DATA EXTRACT>
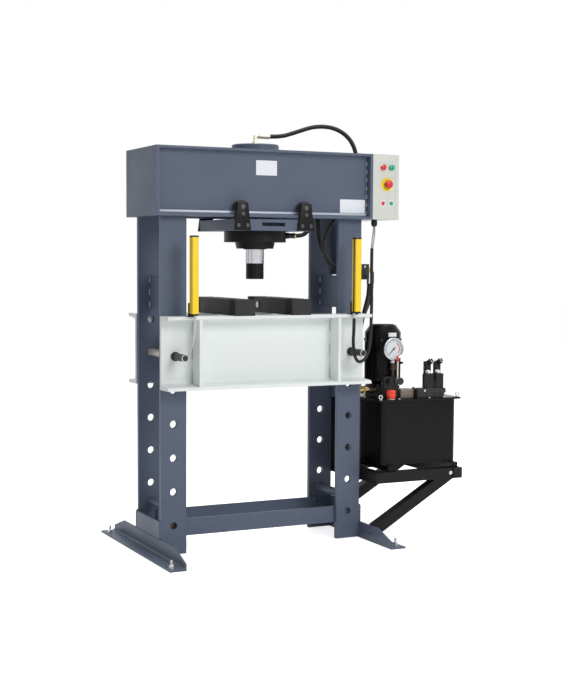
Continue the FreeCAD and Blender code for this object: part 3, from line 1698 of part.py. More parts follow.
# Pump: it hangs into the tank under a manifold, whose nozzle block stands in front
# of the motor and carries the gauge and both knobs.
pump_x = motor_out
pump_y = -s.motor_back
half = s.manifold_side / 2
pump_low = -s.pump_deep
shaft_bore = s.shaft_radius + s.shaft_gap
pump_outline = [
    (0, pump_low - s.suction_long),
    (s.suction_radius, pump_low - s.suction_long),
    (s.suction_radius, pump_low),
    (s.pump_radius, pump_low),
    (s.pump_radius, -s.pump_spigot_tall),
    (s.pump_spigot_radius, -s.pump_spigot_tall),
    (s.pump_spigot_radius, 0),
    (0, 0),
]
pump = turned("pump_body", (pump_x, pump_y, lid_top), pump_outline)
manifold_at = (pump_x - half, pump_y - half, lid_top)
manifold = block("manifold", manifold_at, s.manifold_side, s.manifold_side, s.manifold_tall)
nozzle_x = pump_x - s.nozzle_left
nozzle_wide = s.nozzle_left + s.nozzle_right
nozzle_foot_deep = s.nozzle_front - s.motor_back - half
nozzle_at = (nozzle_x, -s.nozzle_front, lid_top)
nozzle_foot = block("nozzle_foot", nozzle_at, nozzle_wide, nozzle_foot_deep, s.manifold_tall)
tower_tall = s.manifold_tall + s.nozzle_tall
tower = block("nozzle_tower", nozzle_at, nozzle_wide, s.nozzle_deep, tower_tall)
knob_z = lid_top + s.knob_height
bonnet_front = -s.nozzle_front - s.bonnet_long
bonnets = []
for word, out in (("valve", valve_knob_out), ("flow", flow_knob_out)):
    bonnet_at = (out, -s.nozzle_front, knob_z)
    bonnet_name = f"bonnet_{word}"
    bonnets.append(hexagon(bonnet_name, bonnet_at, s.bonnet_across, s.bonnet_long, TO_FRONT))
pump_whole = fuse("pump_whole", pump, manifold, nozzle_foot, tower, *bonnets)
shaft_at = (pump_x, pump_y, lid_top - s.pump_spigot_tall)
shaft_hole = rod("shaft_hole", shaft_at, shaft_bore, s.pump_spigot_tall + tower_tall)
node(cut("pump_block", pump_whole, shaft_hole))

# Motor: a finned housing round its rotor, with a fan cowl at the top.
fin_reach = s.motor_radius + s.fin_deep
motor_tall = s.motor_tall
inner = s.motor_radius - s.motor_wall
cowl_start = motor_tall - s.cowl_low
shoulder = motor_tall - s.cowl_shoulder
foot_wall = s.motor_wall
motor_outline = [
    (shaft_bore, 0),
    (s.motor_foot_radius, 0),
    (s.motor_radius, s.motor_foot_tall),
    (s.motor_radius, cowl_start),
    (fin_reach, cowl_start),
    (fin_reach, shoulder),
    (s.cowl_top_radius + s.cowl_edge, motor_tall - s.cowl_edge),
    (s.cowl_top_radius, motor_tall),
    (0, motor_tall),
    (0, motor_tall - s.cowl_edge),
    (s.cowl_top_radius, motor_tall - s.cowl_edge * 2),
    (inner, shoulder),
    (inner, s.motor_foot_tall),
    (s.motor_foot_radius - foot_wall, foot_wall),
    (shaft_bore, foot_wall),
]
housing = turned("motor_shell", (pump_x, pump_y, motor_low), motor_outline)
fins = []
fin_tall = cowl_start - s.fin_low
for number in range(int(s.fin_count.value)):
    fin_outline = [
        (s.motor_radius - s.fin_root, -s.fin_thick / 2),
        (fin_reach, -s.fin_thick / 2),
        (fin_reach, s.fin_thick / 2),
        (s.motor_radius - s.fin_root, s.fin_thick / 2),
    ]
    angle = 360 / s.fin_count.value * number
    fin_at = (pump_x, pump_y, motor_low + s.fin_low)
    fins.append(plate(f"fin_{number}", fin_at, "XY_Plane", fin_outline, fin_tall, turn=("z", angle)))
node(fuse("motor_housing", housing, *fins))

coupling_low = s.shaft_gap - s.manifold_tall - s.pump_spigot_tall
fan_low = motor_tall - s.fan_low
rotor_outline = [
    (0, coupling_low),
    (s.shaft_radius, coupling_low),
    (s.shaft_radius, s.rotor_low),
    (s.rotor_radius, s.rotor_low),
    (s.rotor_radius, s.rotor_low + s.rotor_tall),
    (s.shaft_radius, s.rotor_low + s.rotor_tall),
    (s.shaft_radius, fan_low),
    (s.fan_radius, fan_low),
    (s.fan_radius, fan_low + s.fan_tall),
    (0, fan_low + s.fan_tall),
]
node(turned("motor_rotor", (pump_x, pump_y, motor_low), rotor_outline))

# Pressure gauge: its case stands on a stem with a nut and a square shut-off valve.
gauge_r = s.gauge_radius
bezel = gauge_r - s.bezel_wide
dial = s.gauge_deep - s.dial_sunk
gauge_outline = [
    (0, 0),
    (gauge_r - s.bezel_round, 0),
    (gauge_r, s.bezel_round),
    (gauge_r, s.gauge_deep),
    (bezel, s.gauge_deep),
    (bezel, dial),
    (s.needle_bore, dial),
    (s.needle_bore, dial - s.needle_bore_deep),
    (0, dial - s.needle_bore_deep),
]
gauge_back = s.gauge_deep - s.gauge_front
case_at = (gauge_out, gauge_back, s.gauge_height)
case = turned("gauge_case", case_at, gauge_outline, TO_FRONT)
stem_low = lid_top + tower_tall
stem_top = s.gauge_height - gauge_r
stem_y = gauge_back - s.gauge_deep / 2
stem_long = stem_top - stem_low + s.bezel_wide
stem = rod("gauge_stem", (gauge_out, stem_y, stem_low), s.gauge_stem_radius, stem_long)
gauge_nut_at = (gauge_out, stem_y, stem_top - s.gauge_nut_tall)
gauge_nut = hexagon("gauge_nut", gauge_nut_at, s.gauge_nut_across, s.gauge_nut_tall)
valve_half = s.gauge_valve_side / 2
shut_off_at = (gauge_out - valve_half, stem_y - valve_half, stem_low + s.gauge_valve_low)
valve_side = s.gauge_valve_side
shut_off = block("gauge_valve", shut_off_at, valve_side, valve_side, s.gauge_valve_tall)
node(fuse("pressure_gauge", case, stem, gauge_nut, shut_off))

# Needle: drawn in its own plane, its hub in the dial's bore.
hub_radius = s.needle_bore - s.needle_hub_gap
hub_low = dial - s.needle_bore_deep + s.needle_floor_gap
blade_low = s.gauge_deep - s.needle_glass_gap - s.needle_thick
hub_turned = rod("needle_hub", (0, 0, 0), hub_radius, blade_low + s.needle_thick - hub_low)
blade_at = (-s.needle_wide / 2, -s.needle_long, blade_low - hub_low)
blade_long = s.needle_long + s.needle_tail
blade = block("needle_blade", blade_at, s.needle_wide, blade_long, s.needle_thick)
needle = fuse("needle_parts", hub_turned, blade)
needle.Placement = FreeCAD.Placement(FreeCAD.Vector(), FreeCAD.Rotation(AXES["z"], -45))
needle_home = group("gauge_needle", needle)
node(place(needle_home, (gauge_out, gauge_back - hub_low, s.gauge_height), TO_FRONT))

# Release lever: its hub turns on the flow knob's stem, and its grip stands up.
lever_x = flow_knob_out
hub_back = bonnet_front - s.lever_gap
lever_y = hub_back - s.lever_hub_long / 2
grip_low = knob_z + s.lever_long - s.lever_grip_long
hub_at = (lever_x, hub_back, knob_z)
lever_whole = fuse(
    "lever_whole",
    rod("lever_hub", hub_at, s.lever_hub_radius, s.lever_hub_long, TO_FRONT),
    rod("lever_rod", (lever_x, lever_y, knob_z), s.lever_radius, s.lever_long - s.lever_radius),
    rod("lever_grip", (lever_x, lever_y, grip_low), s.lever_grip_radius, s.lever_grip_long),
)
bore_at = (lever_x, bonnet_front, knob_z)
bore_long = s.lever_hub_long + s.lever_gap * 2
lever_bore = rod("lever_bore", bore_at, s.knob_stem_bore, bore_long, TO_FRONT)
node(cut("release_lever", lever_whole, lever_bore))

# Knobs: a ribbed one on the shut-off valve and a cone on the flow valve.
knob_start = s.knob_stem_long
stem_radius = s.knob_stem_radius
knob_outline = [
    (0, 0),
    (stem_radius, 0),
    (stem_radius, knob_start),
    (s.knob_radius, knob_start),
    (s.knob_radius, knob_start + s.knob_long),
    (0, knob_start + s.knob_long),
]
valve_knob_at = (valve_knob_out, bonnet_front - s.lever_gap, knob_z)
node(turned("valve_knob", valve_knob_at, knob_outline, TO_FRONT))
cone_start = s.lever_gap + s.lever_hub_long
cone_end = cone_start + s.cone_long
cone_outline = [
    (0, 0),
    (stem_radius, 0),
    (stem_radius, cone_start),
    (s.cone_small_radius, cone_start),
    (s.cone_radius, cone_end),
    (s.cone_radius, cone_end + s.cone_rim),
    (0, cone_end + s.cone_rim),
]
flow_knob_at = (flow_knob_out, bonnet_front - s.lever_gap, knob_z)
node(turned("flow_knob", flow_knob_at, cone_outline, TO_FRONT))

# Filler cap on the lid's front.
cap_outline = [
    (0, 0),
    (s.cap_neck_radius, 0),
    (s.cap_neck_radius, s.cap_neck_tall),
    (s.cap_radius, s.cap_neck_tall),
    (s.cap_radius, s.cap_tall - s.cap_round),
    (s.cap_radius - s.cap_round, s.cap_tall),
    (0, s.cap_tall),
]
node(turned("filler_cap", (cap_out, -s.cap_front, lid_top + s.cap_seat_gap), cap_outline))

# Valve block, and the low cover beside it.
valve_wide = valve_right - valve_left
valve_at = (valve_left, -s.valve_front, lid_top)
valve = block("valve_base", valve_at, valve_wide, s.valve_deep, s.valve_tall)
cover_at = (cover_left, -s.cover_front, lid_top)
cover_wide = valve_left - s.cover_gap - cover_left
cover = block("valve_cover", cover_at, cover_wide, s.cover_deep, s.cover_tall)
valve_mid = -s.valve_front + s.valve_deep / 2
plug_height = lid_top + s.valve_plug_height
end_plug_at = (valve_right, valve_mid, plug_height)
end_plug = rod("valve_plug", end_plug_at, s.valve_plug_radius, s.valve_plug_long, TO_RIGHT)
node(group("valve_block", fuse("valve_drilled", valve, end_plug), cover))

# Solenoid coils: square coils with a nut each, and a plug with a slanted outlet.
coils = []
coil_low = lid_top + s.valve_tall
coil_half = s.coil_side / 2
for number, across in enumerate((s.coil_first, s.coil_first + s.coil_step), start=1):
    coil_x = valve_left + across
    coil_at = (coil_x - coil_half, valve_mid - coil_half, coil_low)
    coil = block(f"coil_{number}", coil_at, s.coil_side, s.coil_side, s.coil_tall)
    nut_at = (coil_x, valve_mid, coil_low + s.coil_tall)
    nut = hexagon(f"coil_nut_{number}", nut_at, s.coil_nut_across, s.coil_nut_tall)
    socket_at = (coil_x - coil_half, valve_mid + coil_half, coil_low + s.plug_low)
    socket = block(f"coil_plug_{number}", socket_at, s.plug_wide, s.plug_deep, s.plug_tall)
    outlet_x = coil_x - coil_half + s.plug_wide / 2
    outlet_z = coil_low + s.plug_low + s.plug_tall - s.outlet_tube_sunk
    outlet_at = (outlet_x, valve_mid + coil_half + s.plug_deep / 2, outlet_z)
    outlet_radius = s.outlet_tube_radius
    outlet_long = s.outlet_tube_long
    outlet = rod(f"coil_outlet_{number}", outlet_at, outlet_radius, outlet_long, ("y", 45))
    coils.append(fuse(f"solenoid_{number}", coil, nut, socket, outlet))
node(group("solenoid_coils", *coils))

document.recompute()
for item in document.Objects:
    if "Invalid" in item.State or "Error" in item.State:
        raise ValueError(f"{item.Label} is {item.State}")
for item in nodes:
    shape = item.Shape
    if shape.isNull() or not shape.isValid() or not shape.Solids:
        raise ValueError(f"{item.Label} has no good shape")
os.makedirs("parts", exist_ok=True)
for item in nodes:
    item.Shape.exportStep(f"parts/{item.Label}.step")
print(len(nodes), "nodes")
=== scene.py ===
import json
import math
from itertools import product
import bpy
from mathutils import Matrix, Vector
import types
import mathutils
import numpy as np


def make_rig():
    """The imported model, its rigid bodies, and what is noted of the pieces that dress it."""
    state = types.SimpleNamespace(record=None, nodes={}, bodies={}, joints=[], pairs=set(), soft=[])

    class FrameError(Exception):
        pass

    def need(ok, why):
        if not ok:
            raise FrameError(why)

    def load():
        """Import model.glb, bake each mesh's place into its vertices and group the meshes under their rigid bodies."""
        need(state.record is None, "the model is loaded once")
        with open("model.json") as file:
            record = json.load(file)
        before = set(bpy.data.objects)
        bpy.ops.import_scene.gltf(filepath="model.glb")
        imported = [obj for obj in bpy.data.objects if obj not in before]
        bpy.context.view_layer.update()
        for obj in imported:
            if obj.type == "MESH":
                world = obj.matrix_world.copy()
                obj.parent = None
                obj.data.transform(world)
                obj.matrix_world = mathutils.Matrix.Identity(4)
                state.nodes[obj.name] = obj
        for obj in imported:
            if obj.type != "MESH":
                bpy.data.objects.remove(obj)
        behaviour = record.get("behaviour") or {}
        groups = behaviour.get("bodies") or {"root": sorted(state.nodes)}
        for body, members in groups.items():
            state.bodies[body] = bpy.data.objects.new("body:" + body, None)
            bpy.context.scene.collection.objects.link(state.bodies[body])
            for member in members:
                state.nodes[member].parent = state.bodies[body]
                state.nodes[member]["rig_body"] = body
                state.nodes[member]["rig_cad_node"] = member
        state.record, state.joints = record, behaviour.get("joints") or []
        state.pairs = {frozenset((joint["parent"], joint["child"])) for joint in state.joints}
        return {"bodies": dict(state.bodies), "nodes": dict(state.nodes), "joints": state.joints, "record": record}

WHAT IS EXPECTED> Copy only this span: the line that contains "for member in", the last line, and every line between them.

FULL ANSWER>
            for member in members:
                state.nodes[member].parent = state.bodies[body]
                state.nodes[member]["rig_body"] = body
                state.nodes[member]["rig_cad_node"] = member
        state.record, state.joints = record, behaviour.get("joints") or []
        state.pairs = {frozenset((joint["parent"], joint["child"])) for joint in state.joints}
        return {"bodies": dict(state.bodies), "nodes": dict(state.nodes), "joints": state.joints, "record": record}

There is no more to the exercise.